Why aren't you carrying your share of the party loot or able to pull your mates out of a pit? Oh yeah, you dumped Strength. Shame about the green slime down there slowly dissolving them. Your choice killed them.

etc. etc. I'm being intentionally facetious and of course there are work-arounds for all of them but the point stands. Any choice you make about your character is going to matter to the party and low Con is one of many. Some are going to matter more than others, depending on the game, but none of them are so critical that they're automatic deal-breakers.

Pex
2023-03-17, 08:15 PM
Who said it doesn't? Of course it matters, it's just that it's only another choice in your character build that matters as much or as little as any other, both on a personal and a party-wide level.

If you have low Dex, you'll tend to act later in the round, often going after monsters that chew up the party. Damage that *you* could have prevented *if only* you had higher Initiative.

Low Int means low "lore" skills, which means you aren't getting critical information that puts the party on the right track. How very dare you compromise the party that way?

Why aren't you carrying your share of the party loot or able to pull your mates out of a pit? Oh yeah, you dumped Strength. Shame about the green slime down there slowly dissolving them. Your choice killed them.

etc. etc. I'm being intentionally facetious and of course there are work-arounds for all of them but the point stands. Any choice you make about your character is going to matter to the party and low Con is one of many. Some are going to matter more than others, depending on the game, but none of them are so critical that they're automatic deal-breakers.

Some DMs are sticklers for encumbrance, but even so you have enough ST to carry what your character needs. High ST characters like carrying the heavy loot. It reinforces the fantasy of being the Big Strong Guy. In combat having low ST means you use another ability score as your main attack. The party does not suffer when you have low ST.

Some players value initiative highly. They will pump DX. Even with a high initiative luck happens and you can still go last. Not going first in initiative is not a death knell. Sometimes it helps to know what the bad guy did before you do your turn. Sometimes it doesn't matter. Warriors with low DX wear heavy armor. Spellcasters who aren't clerics are squishy anyway, AC 10 or AC 12 won't matter. They use spells and/or cover to avoid getting hit. The party does not suffer when you have low DX.

If the party absolutely needs to know information for the adventure to continue they will learn it. If knowing information provides aid or an edge to make informed decisions, the smart guy can make the roll. He'll like that. He wants to be Mr. Know-It-All. The party does not suffer when you have low IN.

There are lots of WI saves. If you fail a WI it can suck real bad. Unfortunately not everyone is proficient in WI saves. Do not have a low WI score.

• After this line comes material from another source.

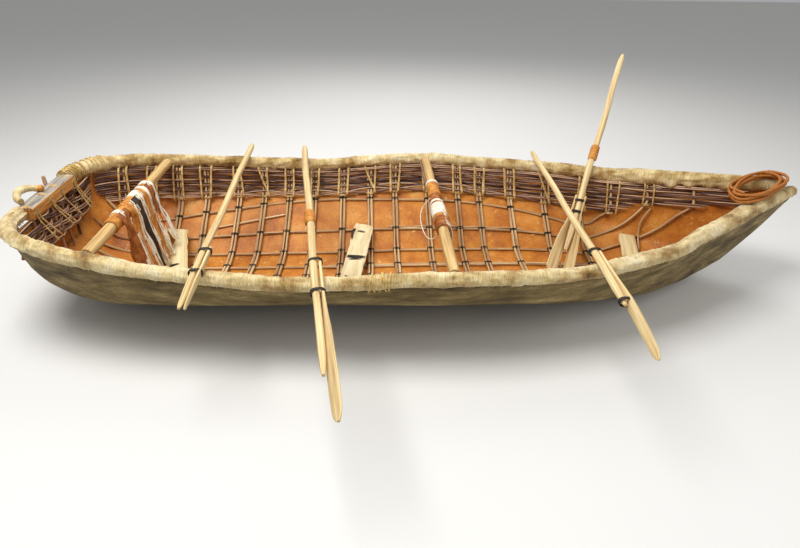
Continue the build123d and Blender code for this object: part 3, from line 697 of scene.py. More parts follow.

Personal preference just don't have an 8 in it. 10 if you must, 12 if you can afford it when WI is not a prime score for your class. Only because you take damage a lot more often than you need to make a WI save do I place a higher value on CO. The party does not suffer much if you have a low WI but you will.

Everyone gets to talk to NPCs. Everyone gets to have conversations. Not all conversations require a roll. Talky-Talky is part of roleplaying, part of playing the game. The Face of the party can do the talking when it's important to convince an NPC of doing something. The party does not suffer when you have a low CH. The party will suffer if you having an 8 convinces you to be a donkey cavity to disrupt conversations, parleys, talky-talky bits to make the situation worse. That's not the fault of having a low CH. That's the fault of you the player being a donkey cavity. Low CH only means you lack the ability to convince people. Being a donkey cavity is player choice, not game choice.